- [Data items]
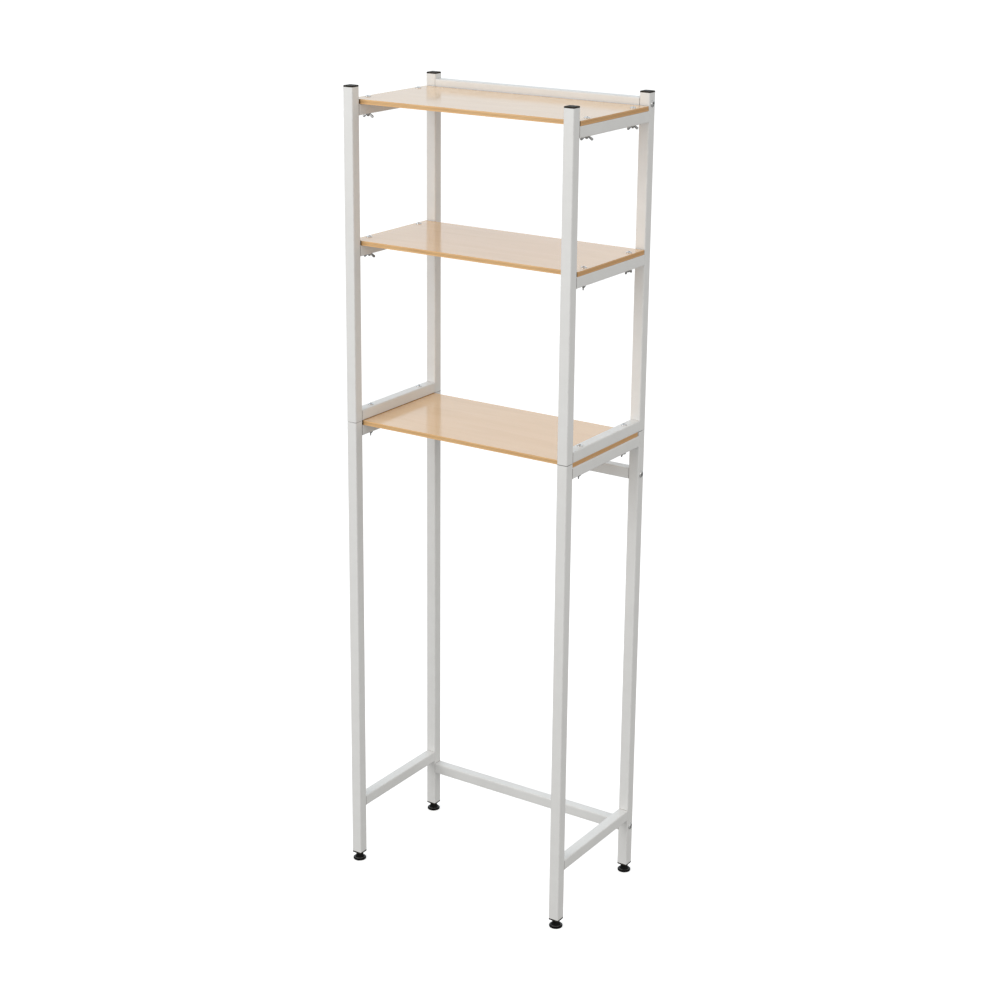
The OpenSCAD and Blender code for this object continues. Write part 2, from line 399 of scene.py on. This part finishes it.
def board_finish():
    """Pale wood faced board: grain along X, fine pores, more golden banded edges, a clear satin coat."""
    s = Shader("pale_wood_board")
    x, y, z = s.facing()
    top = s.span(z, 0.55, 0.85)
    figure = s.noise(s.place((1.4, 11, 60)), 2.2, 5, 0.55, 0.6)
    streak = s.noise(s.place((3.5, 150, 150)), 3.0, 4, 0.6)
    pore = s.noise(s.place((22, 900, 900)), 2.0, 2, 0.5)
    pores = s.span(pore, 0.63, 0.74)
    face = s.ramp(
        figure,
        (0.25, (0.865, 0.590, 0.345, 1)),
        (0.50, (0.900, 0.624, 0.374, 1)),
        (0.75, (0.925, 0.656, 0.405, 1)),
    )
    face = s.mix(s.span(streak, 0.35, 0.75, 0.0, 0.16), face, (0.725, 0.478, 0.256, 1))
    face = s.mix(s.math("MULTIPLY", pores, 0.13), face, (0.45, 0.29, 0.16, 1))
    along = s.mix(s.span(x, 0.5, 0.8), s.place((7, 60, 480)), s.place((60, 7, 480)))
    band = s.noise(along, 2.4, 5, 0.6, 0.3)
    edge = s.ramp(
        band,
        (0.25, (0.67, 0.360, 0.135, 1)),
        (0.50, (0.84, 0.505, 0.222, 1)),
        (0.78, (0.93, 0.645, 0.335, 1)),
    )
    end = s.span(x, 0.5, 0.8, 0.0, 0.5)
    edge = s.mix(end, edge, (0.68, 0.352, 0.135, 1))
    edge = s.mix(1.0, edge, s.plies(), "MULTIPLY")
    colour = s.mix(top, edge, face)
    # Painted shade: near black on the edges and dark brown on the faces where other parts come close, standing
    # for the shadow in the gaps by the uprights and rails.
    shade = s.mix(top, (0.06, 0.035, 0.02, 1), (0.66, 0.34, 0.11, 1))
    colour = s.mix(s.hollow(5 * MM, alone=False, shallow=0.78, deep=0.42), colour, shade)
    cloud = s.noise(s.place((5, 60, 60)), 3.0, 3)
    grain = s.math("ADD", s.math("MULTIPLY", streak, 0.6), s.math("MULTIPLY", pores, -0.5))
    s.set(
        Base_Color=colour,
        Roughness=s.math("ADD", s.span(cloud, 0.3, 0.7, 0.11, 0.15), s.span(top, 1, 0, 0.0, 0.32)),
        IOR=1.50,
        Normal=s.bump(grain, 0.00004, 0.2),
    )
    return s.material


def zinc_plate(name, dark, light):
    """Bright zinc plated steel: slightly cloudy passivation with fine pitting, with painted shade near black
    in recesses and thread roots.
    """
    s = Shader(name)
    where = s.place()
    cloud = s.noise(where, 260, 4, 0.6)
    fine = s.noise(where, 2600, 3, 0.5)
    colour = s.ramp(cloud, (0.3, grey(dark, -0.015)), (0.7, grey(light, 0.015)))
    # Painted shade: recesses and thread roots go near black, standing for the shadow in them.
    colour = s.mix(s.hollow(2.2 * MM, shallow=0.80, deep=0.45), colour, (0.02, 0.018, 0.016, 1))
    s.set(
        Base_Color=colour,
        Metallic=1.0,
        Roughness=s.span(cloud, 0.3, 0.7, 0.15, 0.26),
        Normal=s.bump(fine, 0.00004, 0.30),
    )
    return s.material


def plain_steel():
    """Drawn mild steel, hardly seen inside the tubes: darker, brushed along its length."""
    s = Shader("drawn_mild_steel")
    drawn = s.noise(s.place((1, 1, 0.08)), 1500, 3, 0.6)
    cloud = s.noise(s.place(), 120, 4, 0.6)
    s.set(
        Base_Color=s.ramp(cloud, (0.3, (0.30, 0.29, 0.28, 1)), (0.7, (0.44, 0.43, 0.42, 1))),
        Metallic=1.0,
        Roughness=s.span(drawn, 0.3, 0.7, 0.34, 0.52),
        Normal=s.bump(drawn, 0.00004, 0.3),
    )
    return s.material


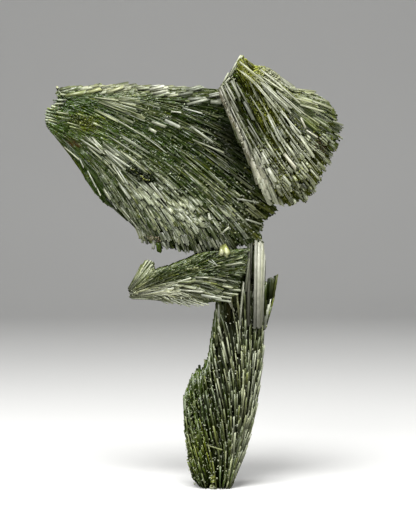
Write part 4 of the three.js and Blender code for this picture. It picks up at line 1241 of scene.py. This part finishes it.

- [GIVEN TASK] Pick out the lines above that hold the string "scene" and show them.

- [SOLUTION TO THE PROBLEM]
The OpenSCAD and Blender code for this object continues. Write part 2, from line 399 of scene.py on. This part finishes it.
Write part 4 of the three.js and Blender code for this picture. It picks up at line 1241 of scene.py. This part finishes it.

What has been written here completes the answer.